## Your goal
Reproduce this listing in full.

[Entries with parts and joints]
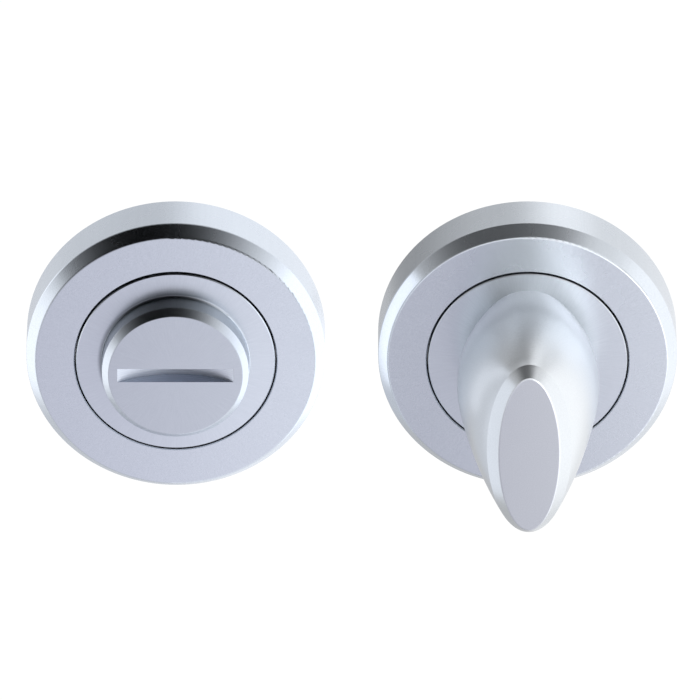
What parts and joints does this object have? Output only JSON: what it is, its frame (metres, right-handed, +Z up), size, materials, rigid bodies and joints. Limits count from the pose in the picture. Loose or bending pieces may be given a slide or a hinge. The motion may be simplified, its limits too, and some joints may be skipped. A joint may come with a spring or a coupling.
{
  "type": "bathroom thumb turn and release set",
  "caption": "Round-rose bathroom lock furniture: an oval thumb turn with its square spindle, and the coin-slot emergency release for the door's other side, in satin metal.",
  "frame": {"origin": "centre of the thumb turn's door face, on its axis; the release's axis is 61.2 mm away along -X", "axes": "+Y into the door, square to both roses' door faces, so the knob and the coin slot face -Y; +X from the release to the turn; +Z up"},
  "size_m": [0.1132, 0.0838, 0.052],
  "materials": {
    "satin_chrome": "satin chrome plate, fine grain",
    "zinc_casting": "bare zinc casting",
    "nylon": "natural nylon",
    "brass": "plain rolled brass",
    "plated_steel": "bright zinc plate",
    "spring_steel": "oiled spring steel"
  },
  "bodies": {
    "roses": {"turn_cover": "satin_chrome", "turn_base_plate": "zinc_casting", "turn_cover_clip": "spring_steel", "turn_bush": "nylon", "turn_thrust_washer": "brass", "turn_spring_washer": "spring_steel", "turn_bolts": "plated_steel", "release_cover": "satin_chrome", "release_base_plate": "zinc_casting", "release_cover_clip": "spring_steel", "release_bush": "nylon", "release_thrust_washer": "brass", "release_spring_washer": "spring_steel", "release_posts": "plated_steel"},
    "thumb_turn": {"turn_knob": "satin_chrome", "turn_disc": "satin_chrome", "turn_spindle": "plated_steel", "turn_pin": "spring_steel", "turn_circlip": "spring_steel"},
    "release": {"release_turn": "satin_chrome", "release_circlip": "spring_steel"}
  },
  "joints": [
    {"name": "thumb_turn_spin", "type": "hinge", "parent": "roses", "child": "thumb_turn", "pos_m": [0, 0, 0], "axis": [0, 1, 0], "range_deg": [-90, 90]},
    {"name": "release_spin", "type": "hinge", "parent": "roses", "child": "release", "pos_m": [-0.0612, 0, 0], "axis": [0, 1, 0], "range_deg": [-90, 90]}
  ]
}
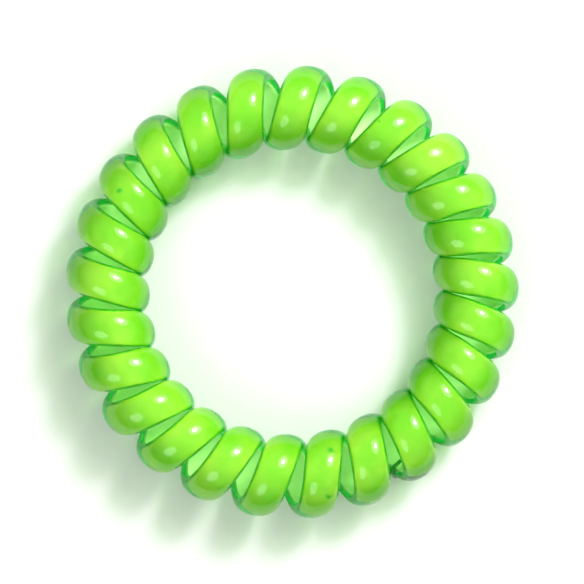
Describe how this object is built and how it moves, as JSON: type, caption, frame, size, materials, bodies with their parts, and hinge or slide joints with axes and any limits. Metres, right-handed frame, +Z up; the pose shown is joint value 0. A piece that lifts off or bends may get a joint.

## Final result
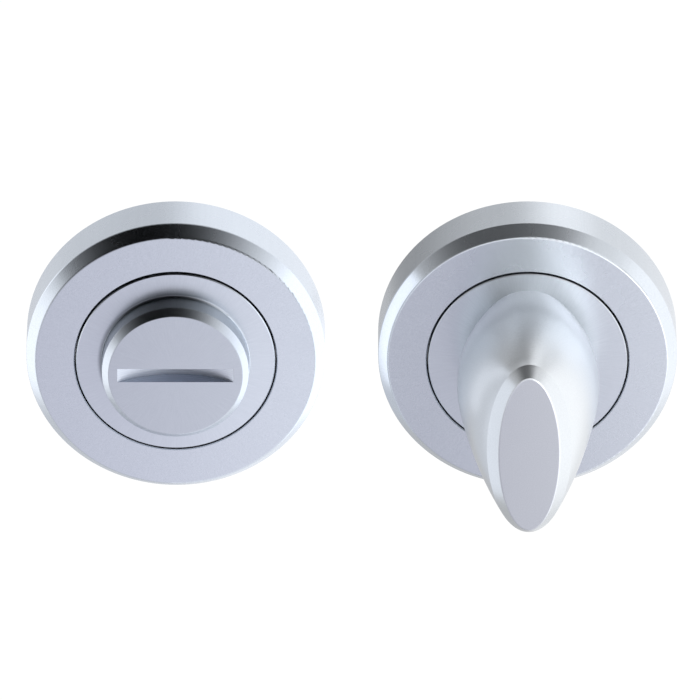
What parts and joints does this object have? Output only JSON: what it is, its frame (metres, right-handed, +Z up), size, materials, rigid bodies and joints. Limits count from the pose in the picture. Loose or bending pieces may be given a slide or a hinge. The motion may be simplified, its limits too, and some joints may be skipped. A joint may come with a spring or a coupling.
{
  "type": "bathroom thumb turn and release set",
  "caption": "Round-rose bathroom lock furniture: an oval thumb turn with its square spindle, and the coin-slot emergency release for the door's other side, in satin metal.",
  "frame": {"origin": "centre of the thumb turn's door face, on its axis; the release's axis is 61.2 mm away along -X", "axes": "+Y into the door, square to both roses' door faces, so the knob and the coin slot face -Y; +X from the release to the turn; +Z up"},
  "size_m": [0.1132, 0.0838, 0.052],
  "materials": {
    "satin_chrome": "satin chrome plate, fine grain",
    "zinc_casting": "bare zinc casting",
    "nylon": "natural nylon",
    "brass": "plain rolled brass",
    "plated_steel": "bright zinc plate",
    "spring_steel": "oiled spring steel"
  },
  "bodies": {
    "roses": {"turn_cover": "satin_chrome", "turn_base_plate": "zinc_casting", "turn_cover_clip": "spring_steel", "turn_bush": "nylon", "turn_thrust_washer": "brass", "turn_spring_washer": "spring_steel", "turn_bolts": "plated_steel", "release_cover": "satin_chrome", "release_base_plate": "zinc_casting", "release_cover_clip": "spring_steel", "release_bush": "nylon", "release_thrust_washer": "brass", "release_spring_washer": "spring_steel", "release_posts": "plated_steel"},
    "thumb_turn": {"turn_knob": "satin_chrome", "turn_disc": "satin_chrome", "turn_spindle": "plated_steel", "turn_pin": "spring_steel", "turn_circlip": "spring_steel"},
    "release": {"release_turn": "satin_chrome", "release_circlip": "spring_steel"}
  },
  "joints": [
    {"name": "thumb_turn_spin", "type": "hinge", "parent": "roses", "child": "thumb_turn", "pos_m": [0, 0, 0], "axis": [0, 1, 0], "range_deg": [-90, 90]},
    {"name": "release_spin", "type": "hinge", "parent": "roses", "child": "release", "pos_m": [-0.0612, 0, 0], "axis": [0, 1, 0], "range_deg": [-90, 90]}
  ]
}
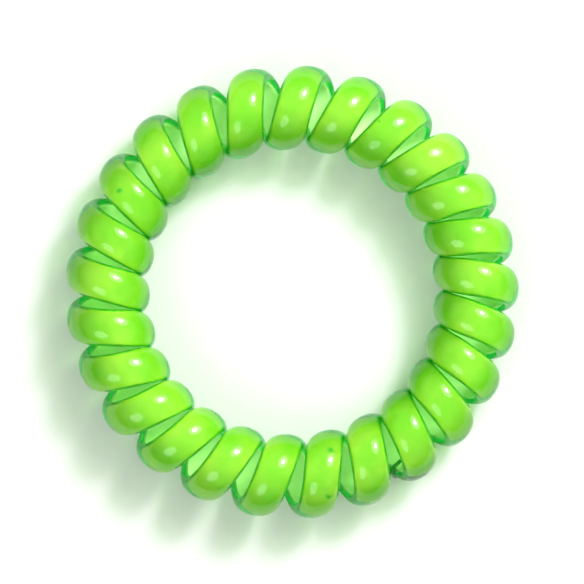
Describe how this object is built and how it moves, as JSON: type, caption, frame, size, materials, bodies with their parts, and hinge or slide joints with axes and any limits. Metres, right-handed frame, +Z up; the pose shown is joint value 0. A piece that lifts off or bends may get a joint.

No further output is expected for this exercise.